[03:00:40] <baconmania> so if I have a collection that has an index on a Number property `val`, for example, then if I do collection.find({ }).sort({ val: 1}).limit(1), what would be the performance characteristics?
[03:01:02] <baconmania> like would mongod sort the entire collection then return the top result?
[03:01:37] <baconmania> or would it be able to return the first result without having to do an O(n) operation
[03:52:37] <joannac> baconmania: if you have an index on val, it should be just one index bucket, plus 1 actual document
[03:52:45] <joannac> you can check with .explain()
[03:53:54] <baconmania> Yep, used explain() and you're indeed correct
[05:36:54] <MacWinner> what's the difference between 0 and NumberLong(0) ? do you need to use find() differently for them?
[05:37:20] <MacWinner> i have a script that searches for slidecount: 0.. it's missing the documnets where slidecount = NumberLong(0)
[05:53:42] <greybrd> hi guys... I'm getting this exception "the limit must be specified as a number", when aggregating using java driver. any pointers? there is not discussion or something over Internet. please provide some inputs. thanks in advance.
[06:11:18] <joannac> specify the limit as a number?
[06:12:20] <joannac> my guess is you've done something like {"$limit": "5"} (i.e passed a string)
[10:01:46] <spacepluk> it might work... I assume this is very slow, right?
[10:02:11] <rspijker> spacepluk: you are assuming correctly
[10:02:59] <spacepluk> I'll give it a try, hopefully it'll be good enough
[10:04:40] <rspijker> Ideally you would want something like the aggregation framework, but I highly doubt the operations supported in that will be sufficient to calculate levenshtein distances
[10:05:49] <spacepluk> the goal is some sort of fuzzy search, I'm using levenshtein on my prototype without a db but anything similar will do
[10:06:29] <rspijker> well, aggregation only has very basic expression support
[10:06:44] <rspijker> so you won’t be able to do anything fancy, doubt you can even get string length, for instance
[10:07:32] <rspijker> map-reduce gives you javascript, so you should be able to do whatever in there
[11:28:06] <joannac> _jns: um, it doesn't create it until you actually write to it
[11:29:10] <joannac> MrMambo007: i suggest you ask your question so it can be answered, instead of playing pingpong with Derick
[11:32:28] <MrMambo007> I found this blog entry: describing how to hold on to the connection for continous use instead of connecting over and over again.

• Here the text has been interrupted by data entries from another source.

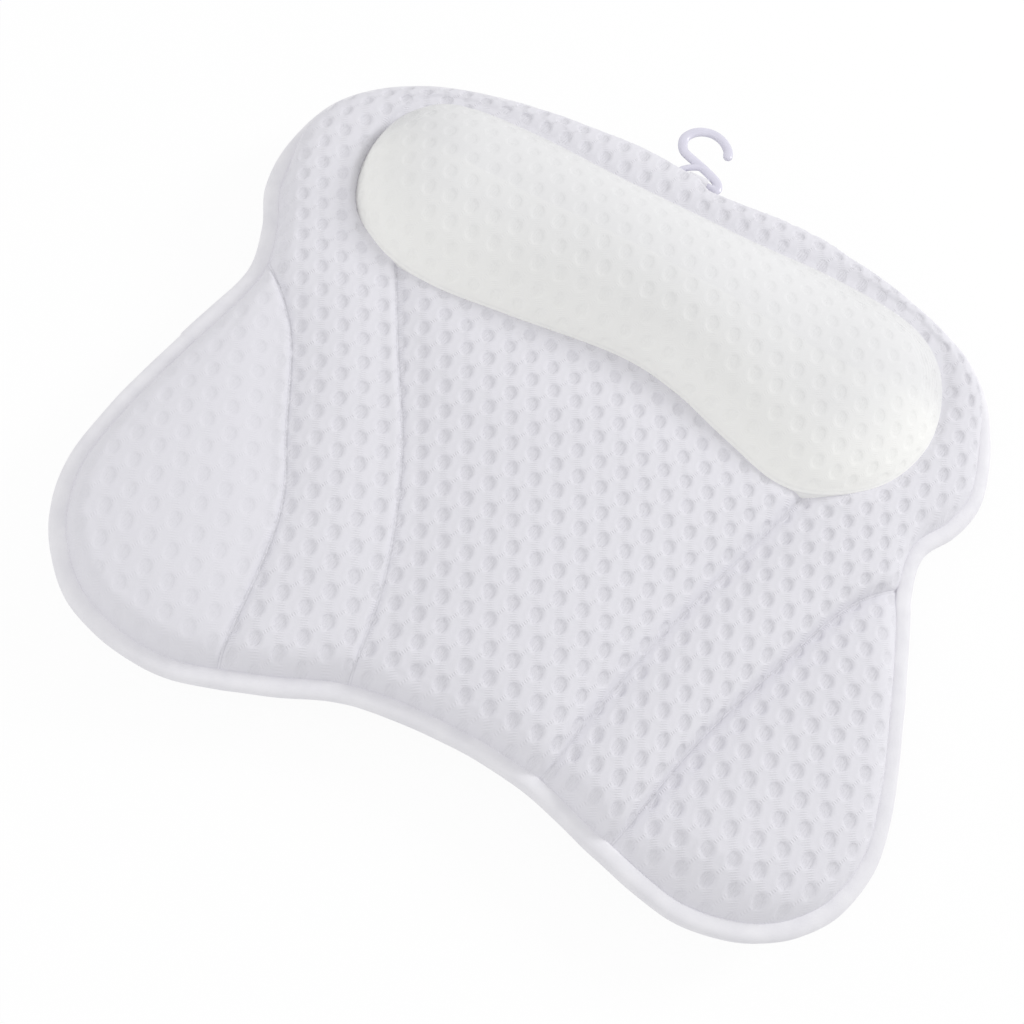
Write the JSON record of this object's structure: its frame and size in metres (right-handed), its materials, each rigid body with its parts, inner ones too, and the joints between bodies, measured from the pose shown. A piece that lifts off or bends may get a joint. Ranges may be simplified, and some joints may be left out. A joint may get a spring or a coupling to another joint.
{
  "type": "bath pillow",
  "caption": "Butterfly-shaped quilted bath pillow with a raised headrest, taped edge, hanging hook and suction cups on its back.",
  "frame": {"origin": "in the plane of the suction cups' rims, under the middle of the pillow's outer box with its hook lying flat", "axes": "+X across the pillow, +Y towards the head end and the hook, +Z out of the quilted front"},
  "size_m": [0.4278, 0.4148, 0.078],
  "materials": {
    "air_mesh": "matte",
    "back_mesh": "matte",
    "headrest_mesh": "matte",
    "fibre_fill": "matte",
    "binding_tape": "satin",
    "hook_plastic": "gloss",
    "cup_vinyl": "gloss",
    "washer_plastic": "satin"
  },
  "bodies": {
    "pillow": {"front_cover": "air_mesh", "back_cover": "back_mesh", "headrest_cover": "headrest_mesh", "headrest_pad": "fibre_fill", "centre_pad": "fibre_fill", "arch_pad": "fibre_fill", "wing_pad_right": "fibre_fill", "wing_pad_left": "fibre_fill", "edge_binding": "binding_tape", "hook_loop": "binding_tape", "cup_washer_1": "washer_plastic", "cup_washer_2": "washer_plastic", "cup_washer_3": "washer_plastic", "cup_washer_4": "washer_plastic", "cup_washer_5": "washer_plastic", "cup_washer_6": "washer_plastic"},
    "hook": {"hook": "hook_plastic"},
    "cup_1": {"suction_cup_1": "cup_vinyl"},
    "cup_2": {"suction_cup_2": "cup_vinyl"},
    "cup_3": {"suction_cup_3": "cup_vinyl"},
    "cup_4": {"suction_cup_4": "cup_vinyl"},
    "cup_5": {"suction_cup_5": "cup_vinyl"},
    "cup_6": {"suction_cup_6": "cup_vinyl"}
  },
  "joints": [
    {"name": "hook_swing", "type": "hinge", "parent": "pillow", "child": "hook", "pos_m": [0.00123, 0.16894, 0.0281], "axis": [1, 0, 0], "range_deg": [-40, 110]},
    {"name": "cup_turn_1", "type": "hinge", "parent": "pillow", "child": "cup_1", "pos_m": [-0.12847, 0.09324, 0], "axis": [0, 0, 1], "continuous": true},
    {"name": "cup_turn_2", "type": "hinge", "parent": "pillow", "child": "cup_2", "pos_m": [0.12993, 0.09324, 0], "axis": [0, 0, 1], "continuous": true},
    {"name": "cup_turn_3", "type": "hinge", "parent": "pillow", "child": "cup_3", "pos_m": [-0.05517, -0.01202, 0], "axis": [0, 0, 1], "continuous": true},
    {"name": "cup_turn_4", "type": "hinge", "parent": "pillow", "child": "cup_4", "pos_m": [0.05663, -0.01202, 0], "axis": [0, 0, 1], "continuous": true},
    {"name": "cup_turn_5", "type": "hinge", "parent": "pillow", "child": "cup_5", "pos_m": [-0.15407, -0.11918, 0], "axis": [0, 0, 1], "continuous": true},
    {"name": "cup_turn_6", "type": "hinge", "parent": "pillow", "child": "cup_6", "pos_m": [0.15553, -0.11918, 0], "axis": [0, 0, 1], "continuous": true}
  ]
}
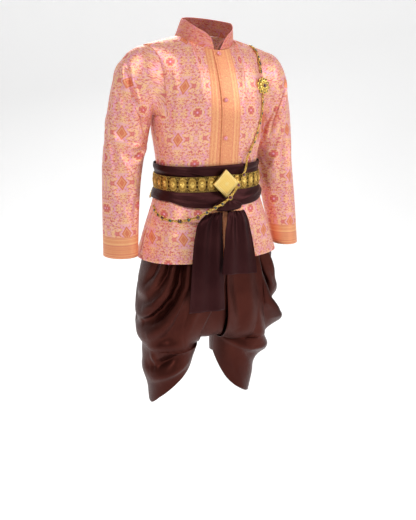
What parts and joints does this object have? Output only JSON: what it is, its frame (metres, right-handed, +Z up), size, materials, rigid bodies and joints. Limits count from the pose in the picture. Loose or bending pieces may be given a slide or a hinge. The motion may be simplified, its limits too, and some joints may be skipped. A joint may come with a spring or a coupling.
{
  "type": "chut thai formal set",
  "caption": "Thai formal set as worn, with no wearer: brocade stand-collar jacket, draped satin chong kraben trousers, waist sash, gilt belt with diamond buckle, and jewelled body chain.",
  "frame": {"origin": "middle of the neck opening, level with the neck ends of the shoulder seams, where the wearer's shoulders carry the jacket", "axes": "+Z up, -Y the way the wearer faces, +X the wearer's left"},
  "size_m": [0.7134, 0.337, 1.2838],
  "materials": {
    "brocade": "salmon silk brocade with woven pink and cream figures",
    "trouser_satin": "red-brown satin, soft sheen",
    "sash_satin": "dark brown satin, soft sheen",
    "gold": "gilt openwork, some stones red and green"
  },
  "bodies": {
    "root": {"jacket_front_right": "brocade", "jacket_front_left": "brocade", "jacket_back": "brocade", "sleeve_right": "brocade", "sleeve_left": "brocade", "collar": "brocade", "button_top": "brocade", "button_upper": "brocade", "button_lower": "brocade", "trousers_right": "trouser_satin", "trousers_left": "trouser_satin", "trousers_roll": "trouser_satin", "trousers_waistband": "trouser_satin", "sash_upper": "sash_satin", "sash_lower": "sash_satin", "sash_knot": "sash_satin", "sash_tail_long": "sash_satin", "sash_tail_short": "sash_satin", "belt": "gold", "buckle": "gold", "brooch": "gold", "chain_shoulder": "gold", "chain_chest": "gold", "chain_hip": "gold", "chain_back": "gold"}
  },
  "joints": []
}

This is what I did... but then I see a lot of other examples where you see this db.close() function called... is closing connections something you would do routinelely on a continously running server handling inserts and finds sporadically based on requests from clients and other events, or is it just for situations where
[11:35:41] <MrMambo007> joannac: Point taken... I pinged him since he was of so much help last friday. But I´ll try to avoid pinging people further down the line.
[11:53:07] <_jns> @joannac: okay... so its only in the "show dbs" list but not actually created?

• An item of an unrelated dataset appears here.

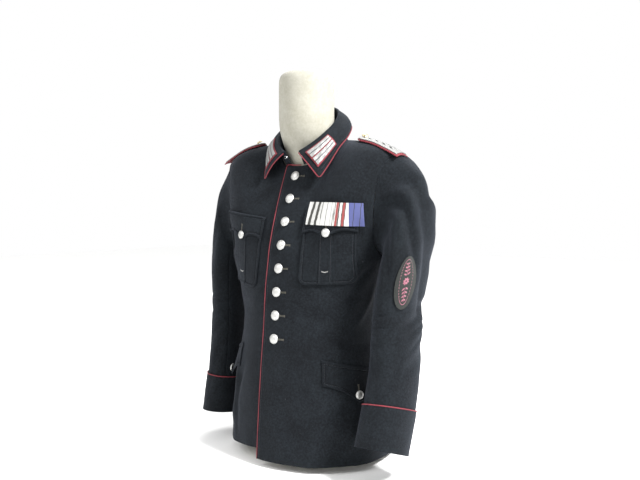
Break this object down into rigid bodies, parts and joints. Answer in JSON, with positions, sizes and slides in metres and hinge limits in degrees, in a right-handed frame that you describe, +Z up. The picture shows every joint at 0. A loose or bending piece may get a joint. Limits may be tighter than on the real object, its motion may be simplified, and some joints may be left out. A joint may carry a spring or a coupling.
{
  "type": "military officer tunic on limbless torso form",
  "caption": "Closed officer's tunic with turn-down collar, shoulder boards, flapped pockets and red piping, filled out on a limbless torso form that stands on its flat base.",
  "frame": {"origin": "centre of the flat base of the torso form, on the floor", "axes": "+Z up, -Y out of the tunic's front, +X towards the wearer's left"},
  "size_m": [0.6035, 0.3408, 0.864],
  "materials": {
    "wool_cloth": "fulled wool twill with a soft nap",
    "red_cloth": "muted red piping and facing cloth",
    "silver_braid": "woven silver-white braid with fine dark flecks",
    "silver_metal": "pebbled, lightly worn",
    "gilt_metal": "dull gilt",
    "hook_steel": "bent wire",
    "form_fabric": "creamy off-white, matt and slightly mottled",
    "badge_ground": "dark grey-green felt",
    "badge_thread": "pink embroidery thread",
    "ribbon_white": "ribbed silk, white with two black stripes",
    "ribbon_grey": "ribbed silk, white with fine grey lines",
    "ribbon_red": "ribbed silk, red with white and dark stripes",
    "ribbon_blue": "ribbed silk, blue-violet with two thin dark lines"
  },
  "bodies": {
    "root": {"back_left": "wool_cloth", "back_right": "wool_cloth", "board_braid_left": "silver_braid", "board_braid_right": "silver_braid", "board_button_left": "gilt_metal", "board_button_right": "gilt_metal", "board_underlay_left": "red_cloth", "board_underlay_right": "red_cloth", "breast_button_left": "silver_metal", "breast_button_right": "silver_metal", "breast_flap_left": "wool_cloth", "breast_flap_right": "wool_cloth", "breast_pocket_left": "wool_cloth", "breast_pocket_right": "wool_cloth", "collar": "wool_cloth", "collar_bar_left_1": "silver_braid", "collar_bar_left_2": "silver_braid", "collar_bar_right_1": "silver_braid", "collar_bar_right_2": "silver_braid", "collar_eye": "hook_steel", "collar_hook": "hook_steel", "collar_piping": "red_cloth", "collar_tab_left": "red_cloth", "collar_tab_right": "red_cloth", "cuff_left": "wool_cloth", "cuff_piping_left": "red_cloth", "cuff_piping_right": "red_cloth", "cuff_right": "wool_cloth", "form_torso": "form_fabric", "front_button_1": "silver_metal", "front_button_2": "silver_metal", "front_button_3": "silver_metal", "front_button_4": "silver_metal", "front_button_5": "silver_metal", "front_button_6": "silver_metal", "front_button_7": "silver_metal", "front_button_8": "silver_metal", "front_left": "wool_cloth", "front_piping": "red_cloth", "front_right": "wool_cloth", "hip_button_left": "silver_metal", "hip_button_right": "silver_metal", "hip_flap_left": "wool_cloth", "hip_flap_right": "wool_cloth", "ribbon_1": "ribbon_white", "ribbon_2": "ribbon_grey", "ribbon_3": "ribbon_red", "ribbon_4": "ribbon_blue", "sleeve_badge": "badge_ground", "sleeve_badge_motif": "badge_thread", "sleeve_under_left": "wool_cloth", "sleeve_under_right": "wool_cloth", "sleeve_upper_left": "wool_cloth", "sleeve_upper_right": "wool_cloth"}
  },
  "joints": []
}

[12:13:39] <joannac> I would say if you're sure you're done with the connection, then close it. No point keeping them open
[12:16:27] <MrMambo007> It is basically just one server instance connecting to a mongodb. Data will come in at random points in time, maybe quite there are no natural "disconnected" phases. Maybe it is a better approach to timeout the connection if it should go say 10 minutes with no activity and then reconnect the next time someone makes a request or submits data to the server.

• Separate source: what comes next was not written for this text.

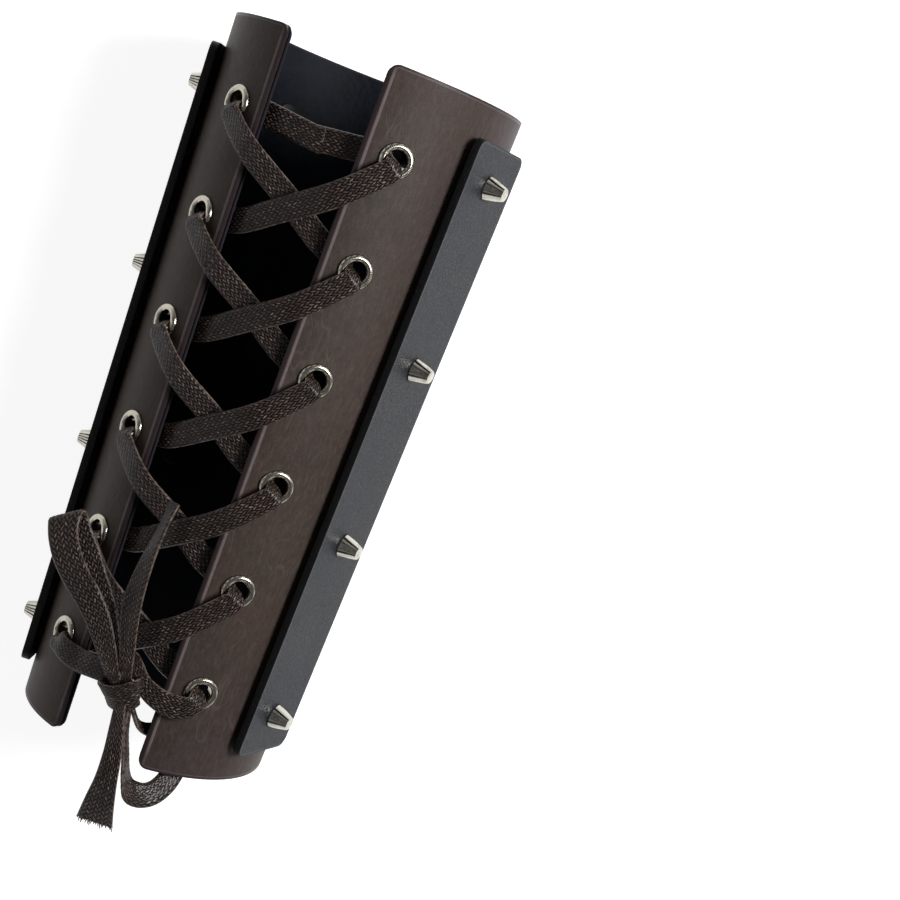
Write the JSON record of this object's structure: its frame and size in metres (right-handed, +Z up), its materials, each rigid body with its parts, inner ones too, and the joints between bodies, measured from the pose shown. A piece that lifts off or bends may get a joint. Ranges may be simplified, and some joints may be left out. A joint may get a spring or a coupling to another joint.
{
  "type": "leather bracer",
  "caption": "Tapered leather forearm guard with a laced opening, flat riveted splints with cone studs, and a bow at the wrist.",
  "frame": {"origin": "on the floor it lies on, under the middle of the box around the bracer without the bow's loops and tails", "axes": "+Z up, +Y from the wrist end to the elbow end, the laced opening up and rolled towards -X"},
  "size_m": [0.115, 0.2637, 0.1077],
  "materials": {
    "brown_leather": "satin dark brown with fine creases, purple-brown painted edges",
    "dark_lining": "matt navy-black, finely pebbled",
    "black_leather": "satin blue-black with fine grain",
    "polished_nickel": "polished nickel, slightly warm",
    "waxed_braid": "dark brown waxed flat braid"
  },
  "bodies": {
    "left_half": {"shell_left": "brown_leather", "lining_left": "dark_lining", "splint_back": "black_leather", "splint_left_inner": "black_leather", "splint_left_outer": "black_leather", "studs_back": "polished_nickel", "studs_left_inner": "polished_nickel", "studs_left_outer": "polished_nickel", "screws_back": "polished_nickel", "screws_left_inner": "polished_nickel", "screws_left_outer": "polished_nickel", "eyelets_left": "polished_nickel", "washers_left": "polished_nickel", "lace_lacing": "waxed_braid", "lace_knot": "waxed_braid", "lace_loop_left": "waxed_braid", "lace_loop_down": "waxed_braid", "lace_tail_up": "waxed_braid", "lace_tail_down": "waxed_braid"},
    "right_half": {"shell_right": "brown_leather", "lining_right": "dark_lining", "splint_right_inner": "black_leather", "splint_right_outer": "black_leather", "studs_right_inner": "polished_nickel", "studs_right_outer": "polished_nickel", "screws_right_inner": "polished_nickel", "screws_right_outer": "polished_nickel", "eyelets_right": "polished_nickel", "washers_right": "polished_nickel"}
  },
  "joints": [
    {"name": "cuff_flex", "type": "hinge", "parent": "left_half", "child": "right_half", "pos_m": [0.03522, 0.00085, 0.02321], "axis": [0.0243, 0.9996, 0.013], "range_deg": [-8, 12], "deforming": ["lace_lacing", "lace_loop_down"]}
  ]
}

[12:53:43] <Viesti> I have a script that imports data with the new Bulk API by doing upserts
[12:54:30] <Viesti> funny that running it in parallel seems give better update/s readings than just running one instance
[13:26:50] <michaelchum> I would like to store the results of a db.collection.find({key:value}) to a new collection, is there any simple way to do this?
[13:30:42] <rspijker> michaelchum: easiest is probably the aggregation framework
[14:26:47] <insanidade> The following query does not work as expected. It only evaluates the first statement: Transaction.objects( db.Q(startTime__gte=stime) and db.Q(endTime__lte=etime) )
[14:26:55] <insanidade> I need it to evaluate A AND B
[14:27:03] <insanidade> But it seems to evaluate only A
[14:46:29] <insanidade> rspijker: I need all transactions whose start time are greater then or equals to stime and end time are lesser or equals to etime.
[14:47:57] <insanidade> rspijker: I'm using mongoengine. their channel is too quiet - looks like everyone is dead.
[14:48:15] <rspijker> what happens if you run the query on mongodb directly?
[14:48:39] <insanidade> saml: technicaly they could, but in most of the scenarios, stime is lower than etime
[14:48:42] <rspijker> I don’t know anything about mongoengine, but the default mongodb query is an and… So if it goes wrong in the translation...
[14:49:04] <saml> and since mongodb doesn't have transaction, there can be cases where a collection has a doc A: {startTime: stime} B: {endTime: etime} where ordering of stime and etime isn't guarenteed
[14:49:29] <saml> especially if multiple clients (with different localtime, not carefully synced) write to collection
[14:49:42] <rspijker> saml: I think you are confusing the term transaction with the simple fact that he has a collection called Transaction…
[14:49:45] <saml> i don't think you implement application level transaction that way
[14:50:12] <saml> based on some timestamp, i mean. two timestamps startTime and endTime
[14:50:24] <saml> maybe try to implement transaction with one timestamp field
[14:50:50] <insanidade> saml: ok. forget the word 'transaction'. let' use the word 'dogs'. I have dogs that are 10 years old and dogs that are 2 years old. what I need is to retrieve all dogs who are older than 3 and younger than 9.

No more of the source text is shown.